Combustion emissions and thermal performance impacts when replacing hydrocarbon fuels with hydrogen in industrial furnaces

Many industrial processes rely on heating that is currently achieved through combustion of fossil fuels. The industrial sector generates approximately 23 percent of the greenhouse gas emissions in the US. As infrastructure associated with production and distribution of hydrogen continues to expand, replacement of carbon containing fossil fuels with non-carbon hydrogen for process heating in industrial plants is becoming an interesting option for reductions of greenhouse gases in the industrial sector. Hydrogen has several characteristics that create challenges when considering replacement of natural gas or other hydrocarbon fuels. The high adiabatic flame temperature and high flame speed of hydrogen-air combustion can lead to significant increases in NOx emissions, as well as large impacts to the thermal profile. The high flame speed limits the practical ability to rely on lean pre-mixing to mitigate high NOx emissions, as has been successfully implemented in low NOx natural gas burners. However, the wide flammability limits of hydrogen make fuel and air staging, along with induced flue gas recirculation, attractive options for limiting NOx emissions. Both 1-D process modeling and 3-D computational fluid dynamics (CFD) modeling are useful tools which will be heavily utilized for assessment of NOx emissions and thermal performance as industrial boilers and furnaces convert to higher concentrations of hydrogen in fuels.
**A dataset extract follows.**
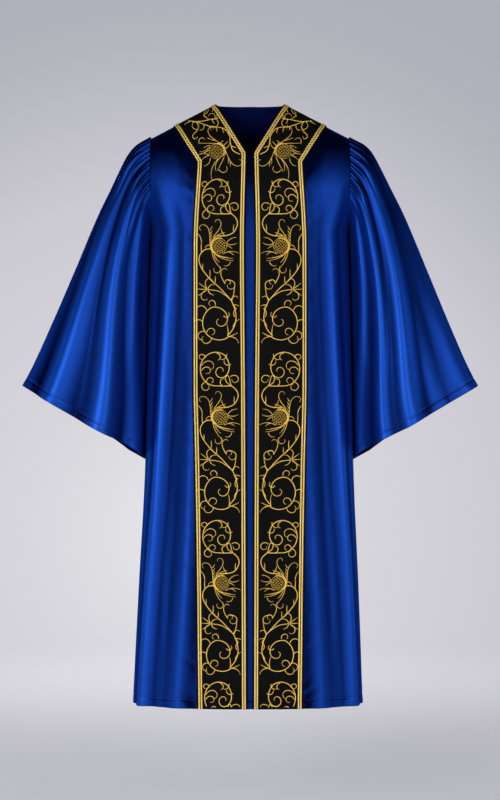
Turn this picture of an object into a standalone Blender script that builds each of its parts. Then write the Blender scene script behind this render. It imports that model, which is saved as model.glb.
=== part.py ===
"""Ceremonial robe, filled out as it is worn: an open-fronted full-length gown with bell sleeves and two trimmed bands.

Metres, +Z up, the front faces -Y, the wearer's left is at +X. The origin is at the base of the neck, midway between
the two neck points. Every piece of cloth is a wall with a thickness; trims are made from the points of what they lie on.
"""

import math
from dataclasses import dataclass, replace

import bmesh
import bpy
import numpy as np

# Cloth
BLUE_WALL = 0.0020
BAND_WALL = 0.0015
BRAID_WALL = 0.0016
SEAM = 0.0003  # clear space between two sewn pieces

# Shoulders, armholes and lengths
NECK_HALF = 0.076
ARMHOLE_X = 0.221
SHOULDER_Z = -0.076
UNDERARM_Z = -0.290
ARMHOLE_HALF_DEPTH = 0.064
HEM_Z = -1.331

# The edge of the front opening: a straight V, then a narrow upright gap
V_END_X = 0.0064
V_END_Z = -0.110
V_END_TURN = 100  # the turn round the armhole of the row that starts at the foot of the V

# The band on each front, and the gold braid that runs inside both of its edges
BAND_TOP_Z = -0.047
BAND_CORNER_X = 0.117
BAND_CORNER_Z = -0.128
BRAID_MARGIN = 0.0035
BRAID_WIDTH = 0.0095
BAND_COLUMNS = 7
UNDERLAP_COLUMNS = 3
BACK_BAND_ROWS = 4

# How the body is rounded, from the neck down to the hem
BODY = dict(
    z=(0.0, -0.022, -0.047, -0.076, -0.110, -0.200, -0.290, -0.560, -0.793, -1.331),
    front=(0.030, 0.048, 0.064, 0.078, 0.089, 0.108, 0.116, 0.121, 0.129, 0.145),
    back=(0.060, 0.064, 0.071, 0.082, 0.096, 0.116, 0.123, 0.126, 0.133, 0.147),
    roundness=(2.4, 2.4, 2.4, 2.4, 2.4, 2.4, 2.42, 2.46, 2.50, 2.60),
)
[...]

Simulations of idealized reactor networks with well verified detailed chemical kinetic mechanisms effectively show how fuel and air staging, as well as gas recirculation, can impact the peak flame temperature to reduce NOx emissions. These calculations can be used to approximate the degree of staging and/or the amounts of gas recirculation that must be achieved to target specific NOx emission limits. These estimates can be further refined by incorporation of realistic descriptions of fuel and air mixing, coupled with finite rate chemical kinetics within CFD simulations for assessment of NOx emissions and heat flux distributions. This paper will show results of both idealized reactor network calculations and 3-D CFD simulations to quantify impacts of hydrogen air combustion compared to natural gas combustion in a full-scale industrial furnace.